In the middle of this year, the State Council announced a target of reducing the number of State-Owned Enterprises to between 80 and 100 by the end of this year and about 20 more need to be merged in the final two months.

Two months ago, when the new director of the State Council's State-owned Assets Supervision and Administration Commission (SASAC), Wang Yong, took the helm, he faced a tough task: reduce the number of State enterprises from 122 to under 100 in a four-month period.

The fourth quarter is thought to be crucial to the restructuring process, but it is still not very clear which companies will be targeted.

Li Kaifa, a researcher at the SASACA-affiliated China Enterprise Reform and Development Society, said that after the establishment of the long-awaited Guoxin State Asset Management Company, some targeted companies that meet one of three standards will be put into it.

The former director of SASAC, Li Rongrong, said earlier that the ultimate goal of restructuring is not just to reduce the numbers, but to sharpen their competitiveness,.

One important part of the reform is to improve the "board of directors" system, Li said.

By September, 32 of the enterprises had set up boards of directors.

Difficult reforms

In fact, this reform process has been a long and tough one for SASAC.

A decade ago, the State-owned sector looked like an economic disaster waiting to happen. In the aftermath of the 1997 Asian financial crisis, average profit margins in State companies fell to close to zero, and many were reporting huge losses.

But, by 2008, the Aluminum Corporation of China's (Chinalco) acquisition of a 9 percent stake in Rio Tinto marked an important change - a quiet revolution under way in the State sector with a new generation of confident companies who had global ambitions.

China is trying to develop a series of leading public companies in industries that are exposed to cut-throat competition, where technology, design and marketing are crucial features. And that is just the sort of place where State companies have typically suffered at the hands of private rivals.

"In other words, what we are witnessing is an experiment in capitalism that could challenge much of the conventional wisdom about state ownership," according to columnists Geoff Dyer and Richard McGregor, whose comment appeared in a British financial newspaper in 2008.

At a time of increasing discussion about whether there is a genuine "China model" for economic development, involving a much larger role for the state, the fate of China's State-owned companies could help change the terms of the debate, Dyer and McGregor said.

State-owned enterprises are leaving their mark in a range of industries where there is plenty of competition and companies need both capital and a technological edge.

China is awash with private investment in steel, but the industry leader and most technologically advanced steel maker is still State-owned: Baosteel.

Meanwhile, Chinalco has rapidly become one of the world's leading producers of aluminum and alumina and is working on plans to become a diversified metals multinational.

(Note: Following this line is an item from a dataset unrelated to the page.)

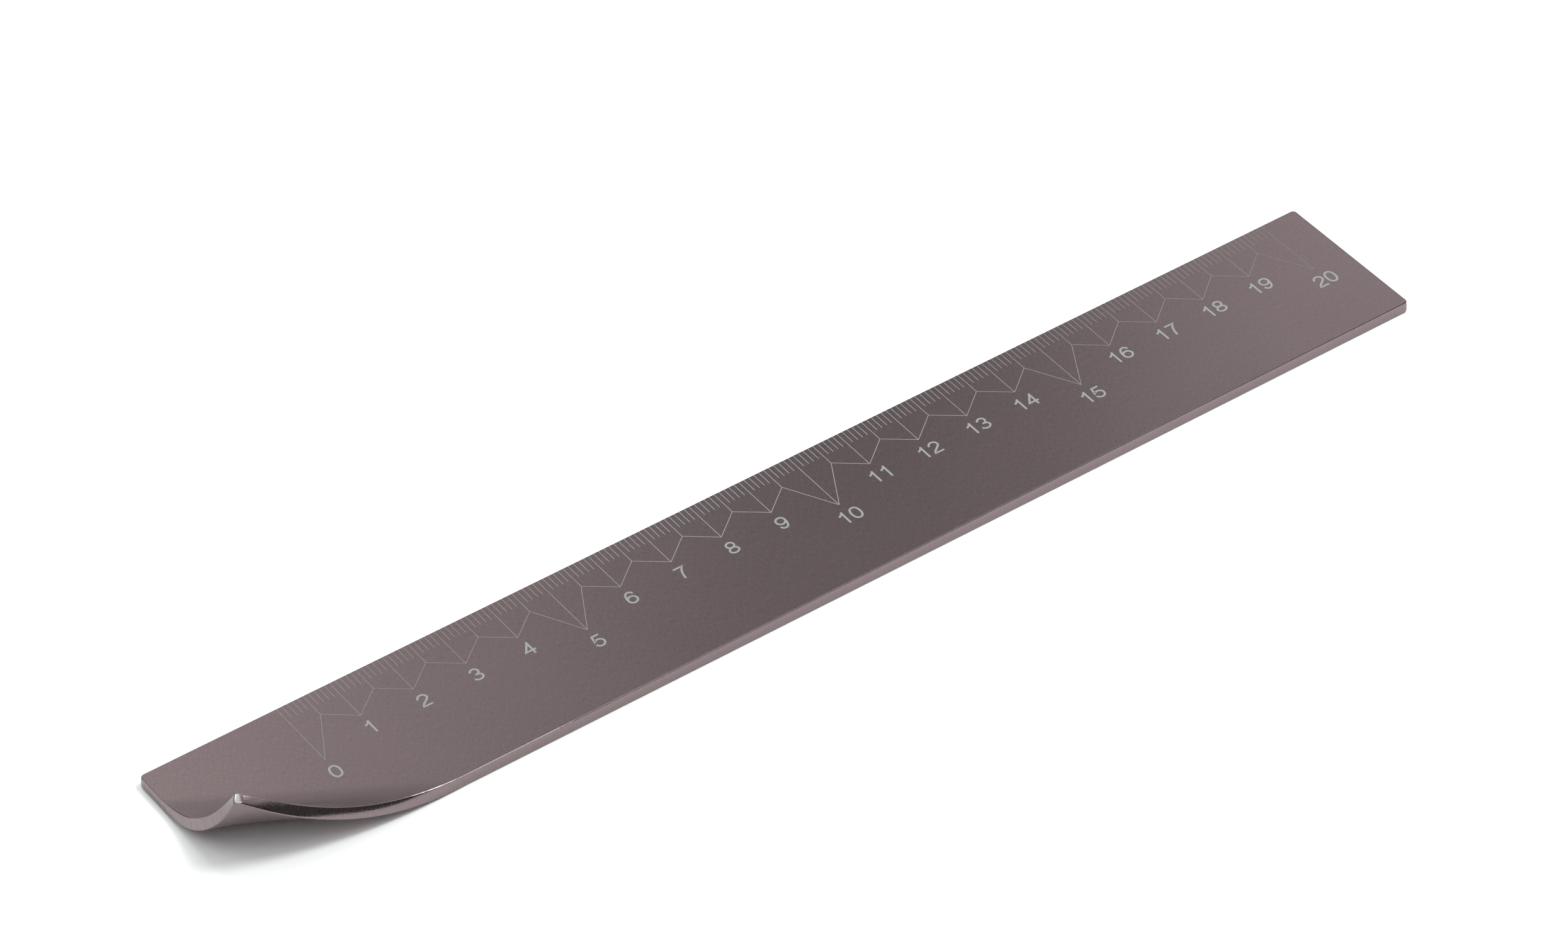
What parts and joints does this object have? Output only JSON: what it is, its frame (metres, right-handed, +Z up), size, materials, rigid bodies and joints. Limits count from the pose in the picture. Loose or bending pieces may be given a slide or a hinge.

At the same time, Shanghai Electric is increasingly taking on Japan's Mitsubishi and Marubeni in a bid to build new coal-fired power plants around Asia.

Not to be outdone, China's two State-owned shipbuilding giants - the China Shipbuilding Industry Corp and China State Shipbuilding Corp - are expanding rapidly and beginning to catch up with their Korean and Japanese competitors in technology.

Many SOEs have listed at least part of their shares, exposing them to at least some shareholder influence and executives' compensation is being linked more to performance rather than bureaucratic formulas.

"SOEs are increasingly competitive in attracting top executive talent," says David Michael, head of Boston Consulting Group's China office. "There are a number of local Chinese managers of multinationals or private sector companies who have gone to work in the State sector."

A similar remark comes from Yin Mingde, a partner at Allpku management consulting company, who said, "There have been increasing signs that China's SOEs are learning the skills of corporate finance. Chinalco's snap purchase of Rio Tinto stock was one example."

Several SOEs have taken on foreign strategic investors in recent years and some have multinational executives on their boards, Yin said, adding. "These relationships have not been without tensions, but they have helped to sharpen performance."

These reforms only explain part of the success of SOEs. According to Andrew Grant, head of McKinsey's China office, many of the successful Chinese companies have what he calls a "hybrid" structure, mixing features of private and State companies. The best SOEs gain financial firepower from their State parents but have sufficient independence to be managed like private companies, Grant said.

It is not actually that easy

Nonetheless, the SOE reform record has not been uniformly successful.

Older SOEs still can find themselves grappling with outmoded equipment and might have to purchase components and other supplies from affiliated companies, regardless of the quality or cost, said Zhu Boshan, general manager of the Shanghai TERC management consulting co.

To make matters worse, although corporate governance has improved, investors regularly complain about the lack of transparency in SOE finances, particularly over the transfer of assets between listed companies and their State-owned parent groups, Zhu said.